A love triangle comprising the unhappily married couple and charming artist John Everett Millais only really comes to the fore in the film’s overwrought final act.
Before then, Thompson builds our sympathy for the eponymous heroine as she weathers a barrage of callousness from her husband and his spiky parents.
Dialogue is well crafted – “If imperfection is your ideal, you must think me very beautiful,” simpers Effie – but for all its prosaic wonder, Richard Laxton’s film lacks the emotional sucker punch that seems to be coming from the dreamy opening frames.
Indeed, the closing scenes in which Effie ponders risking her reputation and social standing to follow her heart should have our tears flowing with a fury.
But the saltwater deluge never comes.
Ruskin (Greg Wise) falls under the spell of 19-year-old Effie Gray (Dakota Fanning) and they marry.

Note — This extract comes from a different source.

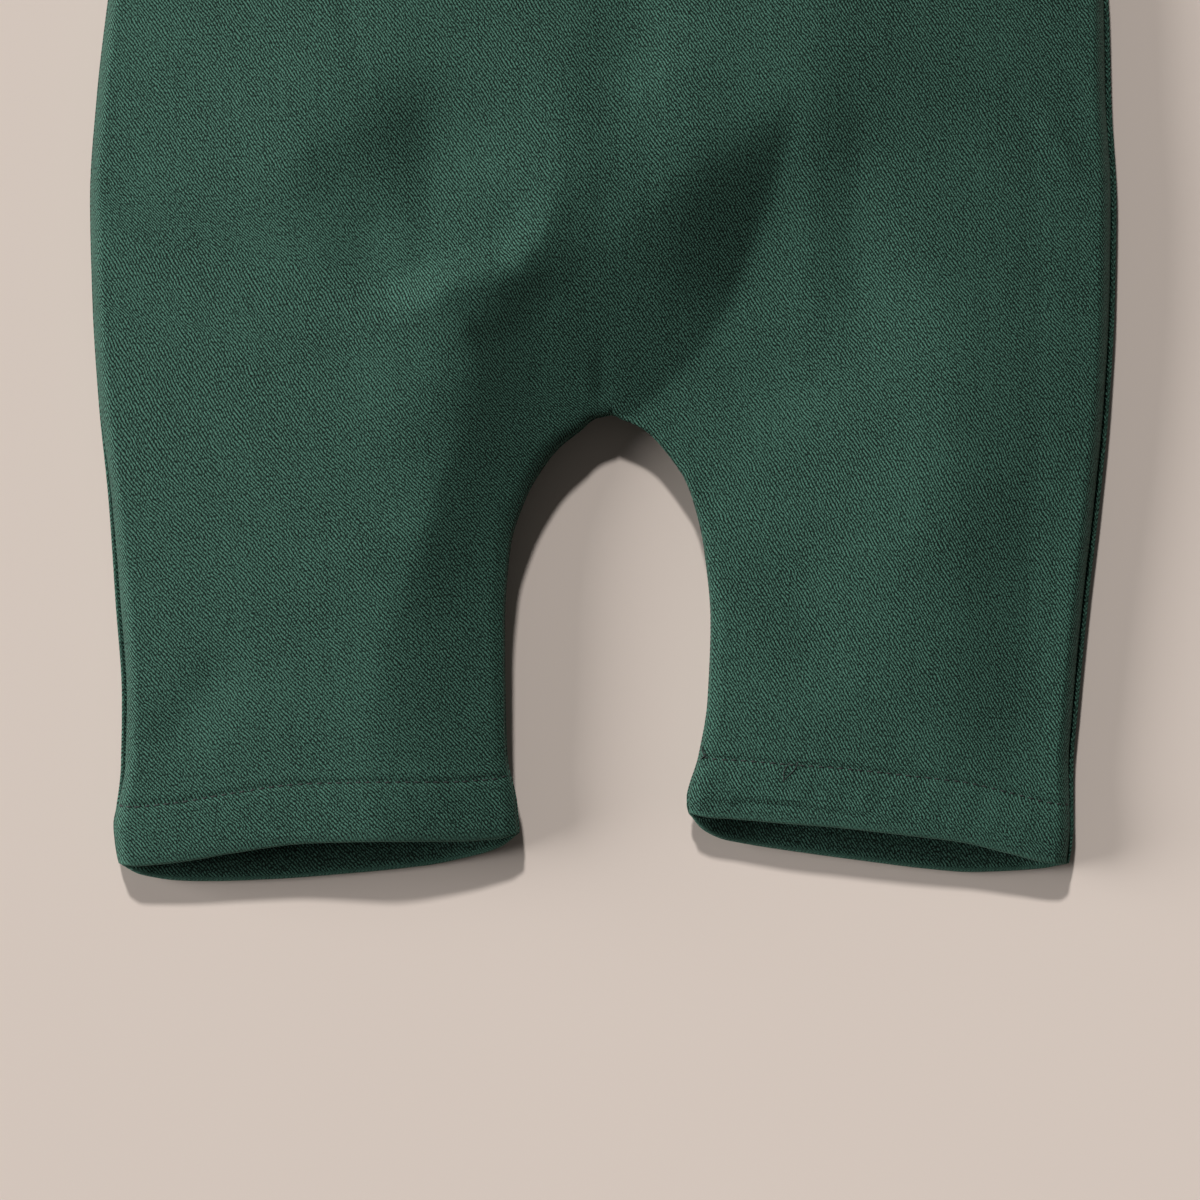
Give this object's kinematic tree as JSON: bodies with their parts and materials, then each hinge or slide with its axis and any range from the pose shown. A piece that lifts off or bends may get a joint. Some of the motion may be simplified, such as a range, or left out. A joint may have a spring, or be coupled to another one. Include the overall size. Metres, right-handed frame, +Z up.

“What shall we do?” Effie politely asks her new husband, “What do married people do?”
“I have as little idea as you, dearest,” he replies.
A formal visit to Ruskin’s parents (David Suchet, Julie Walters) opens Effie’s eyes to the solitude and loneliness that she will have to bear for the rest of her married life.
Ruskin immerses himself in his work, while Mrs Ruskin, in particular, makes evident her disdain for her boy’s choice of bride by constantly undermining Effie and forcing her gravely ill daughter-in-law to attend a soiree with Sir Charles Eastlake (James Fox) and Lady Eastlake (Emma Thompson) when she should be tucked up in bed.
The Ruskins travel to Venice, where John once again abandons Effie to her own devices in the company of Rafael (Riccardo Scamarcio), who clearly has amorous designs on the worldly unwise wife.
Back on home soil, Ruskin spirits Effie up to Scotland with Everett Millais (Tom Sturridge), who has been commissioned to paint a portrait of the eminent critic.
Attraction between Millais and Effie threatens to spark a full-blown affair, but lowly wives do not divorce wealthy husbands and Effie must continue to suffer in silence.
Effie Gray has the right ingredients for a swoonsome, bosom-heaving period romance, but something doesn’t quite gel in Laxton’s picture.
Fanning is a touching heroine, mustering courage in her hour of need with encouragement from Thompson in an eye-catching supporting role as the catalyst for female empowerment.
Wise has little to do besides the occasional sneer.
Walters and Suchet make their mark in limited screen time, adding daubs of colour to the film’s palette.